Cabbage stew is quite traditional in Finland. Usually it is done by mixing white cabbage, carrots, onion, water, syrup and some spices like salt, pepper and marjoram. Most people also add some minced meat. This kind of stew is a mix of sweet (sweetness comes from the cabbage and syrup) and savory and fills your stomach well.

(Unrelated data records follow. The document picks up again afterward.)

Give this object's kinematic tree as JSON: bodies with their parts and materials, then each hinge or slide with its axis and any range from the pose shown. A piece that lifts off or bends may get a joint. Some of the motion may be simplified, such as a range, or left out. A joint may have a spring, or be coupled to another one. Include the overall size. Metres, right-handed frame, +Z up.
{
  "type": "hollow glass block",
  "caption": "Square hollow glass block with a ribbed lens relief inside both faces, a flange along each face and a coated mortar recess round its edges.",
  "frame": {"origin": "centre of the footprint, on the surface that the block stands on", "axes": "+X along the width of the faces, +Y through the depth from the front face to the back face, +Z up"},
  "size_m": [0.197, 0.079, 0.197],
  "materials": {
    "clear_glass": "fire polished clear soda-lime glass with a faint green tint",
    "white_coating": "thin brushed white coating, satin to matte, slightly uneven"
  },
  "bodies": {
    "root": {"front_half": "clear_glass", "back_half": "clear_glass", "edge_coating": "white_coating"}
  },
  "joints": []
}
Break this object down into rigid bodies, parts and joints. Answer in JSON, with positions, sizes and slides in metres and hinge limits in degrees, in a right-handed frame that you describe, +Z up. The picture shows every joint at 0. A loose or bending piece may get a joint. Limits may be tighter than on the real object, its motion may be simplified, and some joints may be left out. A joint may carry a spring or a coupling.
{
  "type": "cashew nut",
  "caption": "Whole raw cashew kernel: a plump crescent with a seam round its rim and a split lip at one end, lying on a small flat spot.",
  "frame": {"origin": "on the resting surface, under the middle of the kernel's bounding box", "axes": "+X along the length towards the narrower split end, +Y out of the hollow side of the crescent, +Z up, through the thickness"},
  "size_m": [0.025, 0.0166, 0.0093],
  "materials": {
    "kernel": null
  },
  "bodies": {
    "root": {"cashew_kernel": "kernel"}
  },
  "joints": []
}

When I went to Chinese restaurant I had a taste of cooked Chinese cabbage. When I was young we had raw Chinese cabbage with pineapple chunks as a salad at school restaurant and I never kind of grew into like C. cabbage. Now I found this ingredient again, when it was cooked it had a completely different taste! This is were I got the idea of mixing white cabbage and Chinese cabbage. I also wanted the texture be a bit different from traditional Finnish cabbage stew and cut everything to thin slices. The little extra to the taste comes from lemon peel and juice. Here it comes: the New Classy Cabbage!
the New Classy Cabbage
1/2 white cabbage
1/2 Chinese cabbage
2 dl vegetable bouillon
2 tbsp vegetable oil
1/2 red paprika
3 small carrots
1 lemon (peel plus 1/2 of the juice)
1. Cut all vegetables to thin slices.
2. Heat the oil in the casserole and add the onion. Let the onion get a golden color. Add some syrup and soy sauce.

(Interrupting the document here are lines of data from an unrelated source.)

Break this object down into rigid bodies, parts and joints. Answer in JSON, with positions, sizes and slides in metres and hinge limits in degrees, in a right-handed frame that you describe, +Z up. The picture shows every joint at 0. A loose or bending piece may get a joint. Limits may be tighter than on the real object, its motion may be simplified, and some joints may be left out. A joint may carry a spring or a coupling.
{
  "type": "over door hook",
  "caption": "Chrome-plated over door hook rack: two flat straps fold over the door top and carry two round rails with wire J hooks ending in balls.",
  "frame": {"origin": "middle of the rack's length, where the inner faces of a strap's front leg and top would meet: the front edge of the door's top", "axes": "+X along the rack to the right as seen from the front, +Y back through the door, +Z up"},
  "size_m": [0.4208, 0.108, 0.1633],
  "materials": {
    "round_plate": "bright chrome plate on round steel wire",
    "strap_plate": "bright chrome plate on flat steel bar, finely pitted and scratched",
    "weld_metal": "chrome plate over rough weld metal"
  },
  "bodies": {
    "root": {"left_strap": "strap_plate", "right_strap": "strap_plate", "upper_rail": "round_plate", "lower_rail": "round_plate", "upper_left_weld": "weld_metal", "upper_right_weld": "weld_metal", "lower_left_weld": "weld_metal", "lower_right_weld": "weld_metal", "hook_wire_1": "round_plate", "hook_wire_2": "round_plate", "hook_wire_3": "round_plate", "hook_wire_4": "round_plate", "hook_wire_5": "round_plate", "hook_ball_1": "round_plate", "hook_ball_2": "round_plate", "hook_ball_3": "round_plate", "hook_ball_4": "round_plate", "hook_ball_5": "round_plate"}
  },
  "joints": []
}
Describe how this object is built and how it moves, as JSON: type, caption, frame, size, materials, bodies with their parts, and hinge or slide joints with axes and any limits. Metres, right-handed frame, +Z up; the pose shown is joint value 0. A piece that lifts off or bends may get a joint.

3. Add the vegetable bouillon (if you are using a bouillon cube add the cube and 2 dl water). Let the mix boil and add the white cabbage.
4. When the white cabbage gets a bit softer add carrots and paprika.

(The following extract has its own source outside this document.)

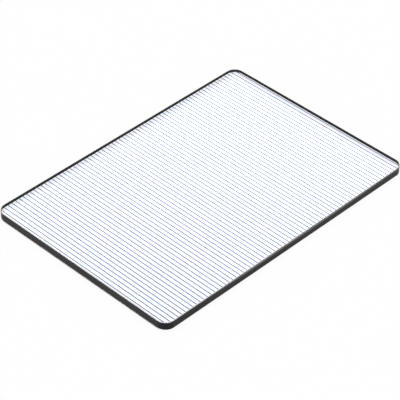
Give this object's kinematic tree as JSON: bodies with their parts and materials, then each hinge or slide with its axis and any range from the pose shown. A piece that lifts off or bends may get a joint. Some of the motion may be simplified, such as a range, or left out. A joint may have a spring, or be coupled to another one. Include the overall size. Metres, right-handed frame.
{
  "type": "rectangular streak lens filter",
  "caption": "Clear cemented glass plate with rounded corners, a grid of fine blue filaments inside and a black sealed edge.",
  "frame": {"origin": "middle of the rear face, where the plate lies on a flat surface", "axes": "+X along the long side, across the filaments; +Z out of the front face, along the optical axis"},
  "size_m": [0.1436, 0.1016, 0.004],
  "materials": {
    "clear_glass": "polished, ground bevel",
    "clear_cement": "clear optical cement",
    "blue_filament": "dyed cobalt blue",
    "black_seal": "satin black edge lacquer"
  },
  "bodies": {
    "root": {"front_glass": "clear_glass", "rear_glass": "clear_glass", "bond_layer": "clear_cement", "streak_lines": "blue_filament", "edge_seal": "black_seal"}
  },
  "joints": []
}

5. Add Chinese cabbage and lemon peel and let the mix stew on a mild temperature. When all the vegetables are a bit al dente, spice with lemon juice, salt and black pepper.
Ready to serve! If you make a big casserole this dish can be put to the freezer and it becomes a savior for a busy day.
What are your favorite traditional recipes? Have you noticed that once unfashionable recipes have become a new trend?